Behind, an ochre monochrome on linen by Tarn McLean. This work was a special wedding gift from a dear friend”. Painting on the far right is by Western Sydney local Marikit Santiago, “who I met through Parramatta Artists’ Studios. I fell in love with Marikit’s painting while working on the New Sacred exhibition at Mosman Art Gallery in 2018. The photograph above is by Sarah Ryan whose work reminds me to breathe”. See more of Sarah Ryan and David Usher’s work through Alexandra Lawson Gallery.

Photo: Jacquie Manning

French’s The Pipeline (A Suburban Painting Project) is on at Sydney’s Galerie pompom until 21 June 2020.

In the living room, large canvas on the left by Gija artist Kathy Ramsay. “I bought this work from Warmun Art Centre in 2015 after a relief-stint as Gallery Coordinator.” In the corner is a favourite print by Nongirrnga Marawilli who works out of Buku-Larrnggay Mulka Centre and is represented by Alcaston in Melbourne.

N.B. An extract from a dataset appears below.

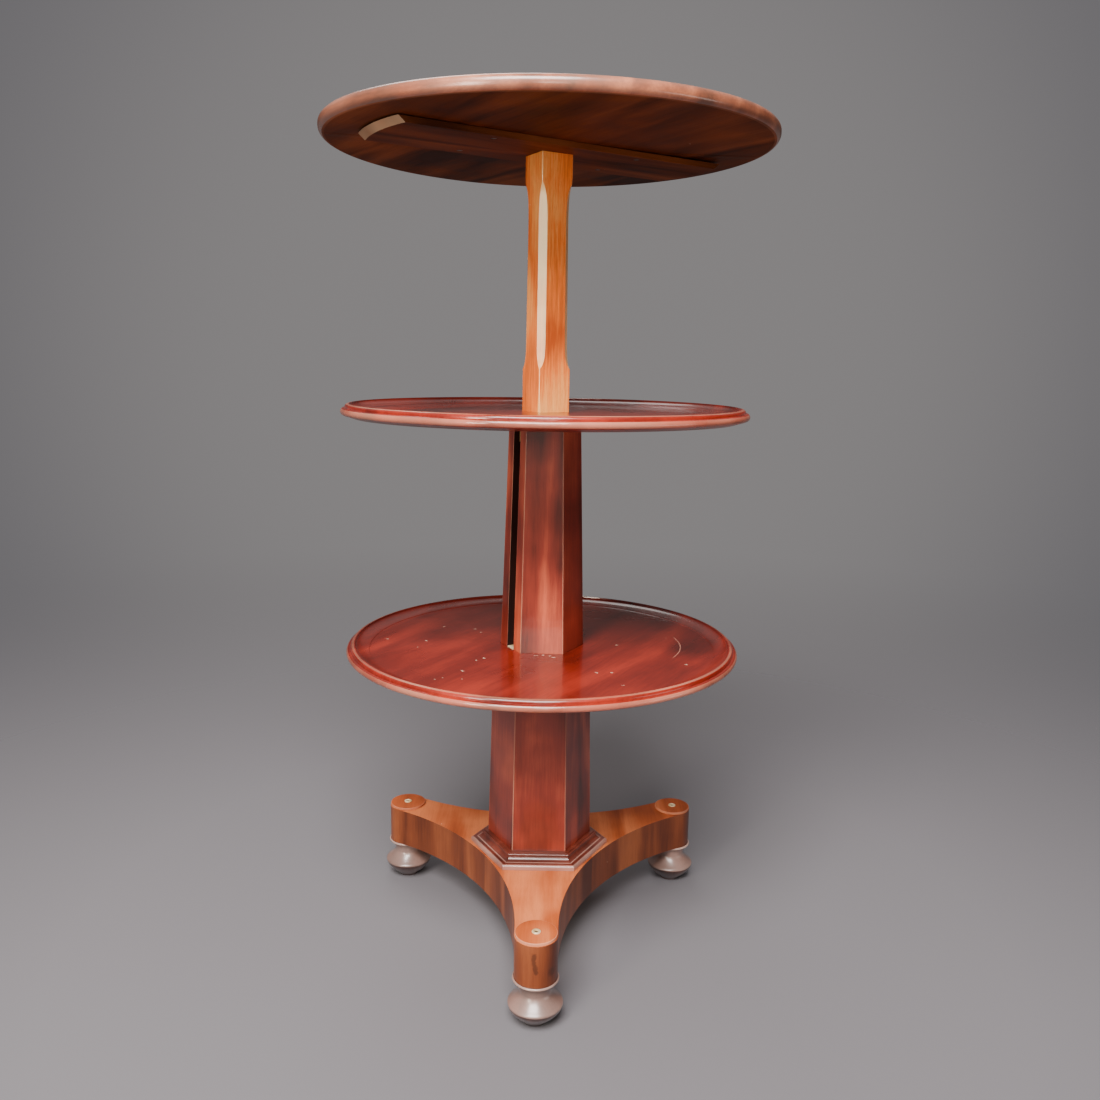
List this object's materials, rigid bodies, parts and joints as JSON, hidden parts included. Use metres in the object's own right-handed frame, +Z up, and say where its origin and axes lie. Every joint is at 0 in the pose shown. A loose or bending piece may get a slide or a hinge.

“I bought the Tim Price painting to its right from Gallery 9 in Sydney over Instagram in 2016 because I couldn’t stop thinking about it.” On the far right, a small canvas by Miriwoong artist Peter Newry who works out of  Waringarri Arts. “I’ve loved his work for many years before buying this one through a favourite gallery @raftartspace in 2019.”